Bundesverfassungsgericht Wahlrecht benachteiligt Behinderte

Berlin · Menschen mit angeordneter Betreuung sollen wählen dürfen. So steht es im Koalitionsvertrag. Jetzt mahnt auch Karlsruhe, das Wahlrecht entsprechend zu ändern.

 Rund 85 000 Behinderte und psychisch Kranke dürfen in Deutschland nicht wählen. Zu Unrecht, wie das Bundesverfassungsgericht jetzt urteilte. Jetzt muss das Wahlrecht entsprechend geändert werden.

Rund 85 000 Behinderte und psychisch Kranke dürfen in Deutschland nicht wählen. Zu Unrecht, wie das Bundesverfassungsgericht jetzt urteilte. Jetzt muss das Wahlrecht entsprechend geändert werden.

Foto: dpa/Frank Rumpenhorst

Die Politik muss das Wahlrecht für Behinderte neu regeln.
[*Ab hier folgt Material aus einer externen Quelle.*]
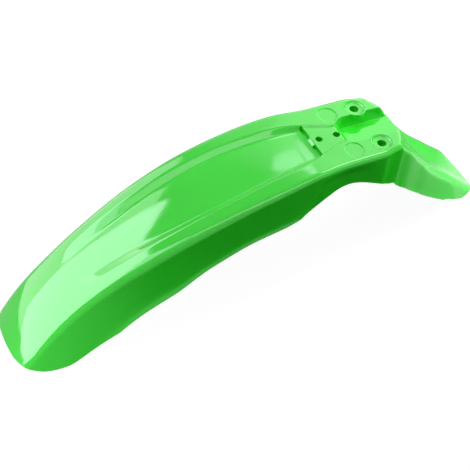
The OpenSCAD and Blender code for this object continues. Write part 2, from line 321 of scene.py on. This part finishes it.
# the moulded sheet: a grid laid over rows and columns
n_col = 2 * len(COLS) - 1
last = len(COLS) - 1
bm = bmesh.new()
bmesh.ops.create_grid(bm, x_segments=len(rows) - 1, y_segments=n_col - 1, size=1.0)
half_pts = [[face(s, COLS[c]) for c, s in enumerate(row)] for row in rows]
grid = [[None] * n_col for _ in rows]
for v in bm.verts:
    i = round((v.co.x + 1) / 2 * (len(rows) - 1))
    j = round((v.co.y + 1) / 2 * (n_col - 1))
    x, y, z = half_pts[i][abs(j - last)]
    v.co = (x, y if j >= last else -y, z)
    grid[i][j] = v
bm.normal_update()

# its wall: each point of the inner face lies straight in from the outer one, along a normal
# that is evened out over the tight bends
EVEN_OUT = 14
normal = [[v.normal.copy() for v in row] for row in grid]
for _ in range(EVEN_OUT):
    below = [normal[0]] + normal[:-1]
    above = normal[1:] + [normal[-1]]
    normal = [[(2 * row[j] + lo[j] + hi[j] + row[max(j - 1, 0)] + row[min(j + 1, n_col - 1)]).normalized()
               for j in range(n_col)] for lo, row, hi in zip(below, normal, above)]
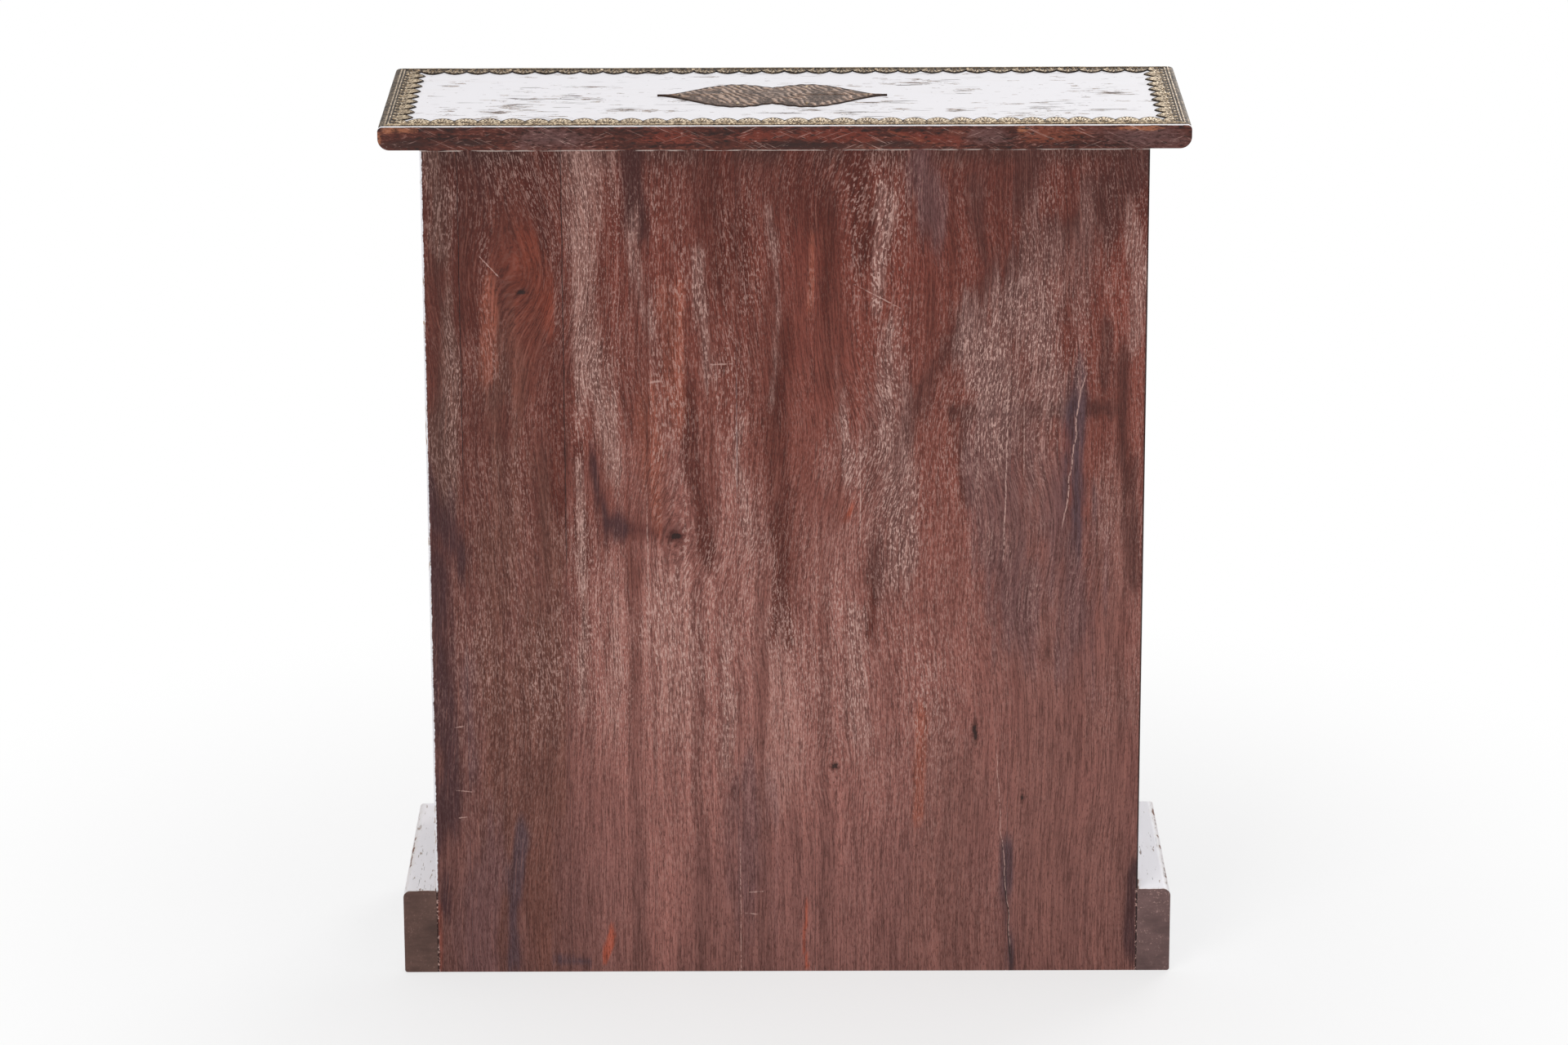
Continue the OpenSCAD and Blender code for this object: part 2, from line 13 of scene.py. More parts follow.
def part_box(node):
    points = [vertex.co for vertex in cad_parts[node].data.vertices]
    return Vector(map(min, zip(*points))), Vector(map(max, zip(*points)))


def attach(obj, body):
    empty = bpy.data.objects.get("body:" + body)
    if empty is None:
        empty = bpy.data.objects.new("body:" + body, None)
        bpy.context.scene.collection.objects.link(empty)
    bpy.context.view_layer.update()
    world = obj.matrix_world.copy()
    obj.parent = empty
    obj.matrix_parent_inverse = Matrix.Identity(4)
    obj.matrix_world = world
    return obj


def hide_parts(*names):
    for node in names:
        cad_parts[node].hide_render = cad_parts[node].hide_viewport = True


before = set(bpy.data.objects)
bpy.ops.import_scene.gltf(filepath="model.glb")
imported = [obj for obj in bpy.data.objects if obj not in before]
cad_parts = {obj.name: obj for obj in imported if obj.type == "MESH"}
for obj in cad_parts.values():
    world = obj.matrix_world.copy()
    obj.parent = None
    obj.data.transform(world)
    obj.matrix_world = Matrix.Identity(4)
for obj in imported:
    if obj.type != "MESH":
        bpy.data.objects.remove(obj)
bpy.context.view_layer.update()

Das verlangt das Bundesverfassungsgericht in einem gestern veröffentlichten Urteil – und kommt damit einer überfälligen Entscheidung von Union und SPD zuvor. Schätzungsweise 85 000 Behinderte und psychisch Kranke dürfen in Deutschland nicht wählen. Zu Unrecht, wie die Karlsruher Richter nun befanden. Demnach verstoßen Teile des Bundeswahlgesetzes gegen die Verfassungsgrundsätze der Allgemeinheit der Wahl und des Verbots der Benachteiligung wegen einer Behinderung. Menschen, die auf gerichtlich bestellte Betreuung in allen Angelegenheiten angewiesen sind, dürften nicht pauschal von Wahlen ausgeschlossen werden, so die Richter. Zugleich wiesen sie darauf hin, dass Personen, die selbst eine Betreuungsvollmacht verfasst haben und im Familienkreis versorgt werden, nicht vom Entzug des Wahlrechts betroffen sind. Das sei eine „Ungleichbehandlung“.

Bereits in der 2008 in Kraft getretenen und auch von Deutschland unterzeichneten UN-Behindertenrechtskonvention ist festgelegt, dass Menschen mit Handicap gleichberechtigt am politischen und öffentlichen Leben teilhaben sollen. Doch wirklich ernst genommen wird die Konvention offenbar nur von den Behindertenverbänden und der Opposition. So hatten Grüne und Linke schon in der vergangenen Wahlperiode mit einem eigenen Gesetzentwurf auf jene Änderungen beim Wahlrecht gepocht, die Karlsruhe jetzt anmahnt. Die damals gescheiterte Vorlage soll Mitte März erneut im Bundestag diskutiert werden.

In ihrer Koalitionsvereinbarung haben Union und SPD allerdings Besserung gelobt. Dort heißt es: „Unser Ziel ist ein Wahlrecht für alle“. Man werde den Ausschluss von Menschen, die sich durch eine Vollbetreuung unterstützen ließen, „beenden“. Seit dem vergangenen November gibt es dazu auch ein Papier, das zwischen den Innenpolitikern der Koalitionsfraktionen und Innenminister Horst Seehofer (CSU) abgestimmt ist. Doch seitdem tritt die Sache auf der Stelle. Hintergrund ist, dass es in der Union auch die Idee einer Einzelfallprüfung gibt, was die SPD ablehnt „Die Spitze der Unionsfraktion hat bislang verhindert, dass die Einigung zwischen den Innenpolitikern auch im Bundestag verabschiedet werden kann“, kritisierten SPD-Fraktionsvize Eva Högl und der Innenexperte der Partei, Burkhard Lischka.

Der Richterspruch geht allerdings klar über den Vorschlag der Innenpolitiker hinaus. So soll das Wahlrecht künftig auch für Straftäter gelten, die wegen Schuldunfähigkeit in psychiatrischer Betreuung sind. Das hat die Union stets abgelehnt. Für eine notwendige Gesetzreform bleibt aber ein gewisser Spielraum. Denn die Richter wiesen auch darauf hin, dass ein Wahlausschluss gerechtfertigt sein könne, wenn Menschen nicht hinreichend am „Kommunikationsprozess zwischen Volk und Staatsorganen“ teilnehmen könnten.

Die Grünen reagierten mit Genugtuung: „Das Urteil ist ein saftiger Strafzettel für die Bundesregierung“, meinte Fraktionschefin Katrin Göring-Eckardt. Der Bundesbehindertenbeauftragte Jürgen Dusel fordert, dass es diese Wahlausschlüsse schon bei der Europawahl am 26. Mai nicht mehr geben dürfe.